Prenez votre respiration, agrippez les accoudoirs de votre siège, vous voilà partis pour une heure trente de montagnes russes, expérience bluffante d'une immersion dans un vide profond, faisant ressentir autant des sensations de vertige ou d'angoisse, qu'un profond besoin d'humanité et de contact. Film d'ouverture de la dernière Mostra du cinéma de Venise (la 70e), la nouvelle œuvre du Mexicain Alfonso Cuarón, plus de sept ans après le mémorable "Les Fils de l'homme", aura donc mérité son interminable attente.

Il faut dire que le résultat est tout bonnement stupéfiant. Cuarón nous embarque tout en douceur dans ce monde ceinturé d'obscurité, ayant pour seuls points de repère une Terre d'une beauté limpide et une navette refuge, à la fois à portée de main et nécessitant précision et doigté pour pouvoir la rejoindre. Il nous immerge dans ce monde du silence, plus grand que l'Homme, grâce à un plan-séquence d'ouverture magistral, qui se termine sur le terrible accident, qui nous cloue définitivement à notre siège.

Jouant de l'alternance entre moments de tension et accalmies nécessaires, l'auteur s'amuse avec nos nerfs et nous tient en haleine pendant 90 minutes, autour de l'instinct de survie de ses deux uniques personnages. Il maîtrise ses mouvements de caméra, celle-ci s'adaptant constamment à l'absence de repères et de gravité, passe ponctuellement à la caméra subjective pour mieux donner à ressentir l'oppression et à voir l'infini, et utilise la 3D avec une efficacité rarement égalée.

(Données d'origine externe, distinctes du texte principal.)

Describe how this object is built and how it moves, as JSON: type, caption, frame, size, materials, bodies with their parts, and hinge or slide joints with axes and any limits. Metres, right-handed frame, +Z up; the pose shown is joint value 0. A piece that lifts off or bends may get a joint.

L'aventure est au rendez-vous, l'horreur aussi (la récupération du troisième astronaute, la tête transpercée par un débris), ainsi qu'un certain humour, mais la surprise vient de la construction d'un récit centré sur l'homme, ou plutôt la femme, puisque "Gravity" est surtout l'histoire du drame intime du personnage de Sandra Bullock. Alfonso Cuarón en profite pour donner à son film une portée universelle, montrant certes la petitesse de l'être humain face à la nature, mais rendant hommage à la persévérance et à l'instinct de survie, et montrant que celui-ci est toujours malgré tout relié à la terre et donc à la vie, devant un jour ou l'autre finir par retrouver un certain équilibre.

Le parallèle entre la vie privée et le destin de l’héroïne prend progressivement forme, le metteur en scène usant avec parcimonie d'une symbolique puissante (le cordon ombilical, la position du fœtus, le liquide amniotique dont on ressort, plus fort...), incarnant une idée de renaissance à la vie. Spectacle total à émotion diffuse mais réelle, "Gravity" mérite tous les éloges, et ne devrait être vu avant tout qu’en trois dimensions, pour mieux vivre cette immersion toute aussi intime que grandiose.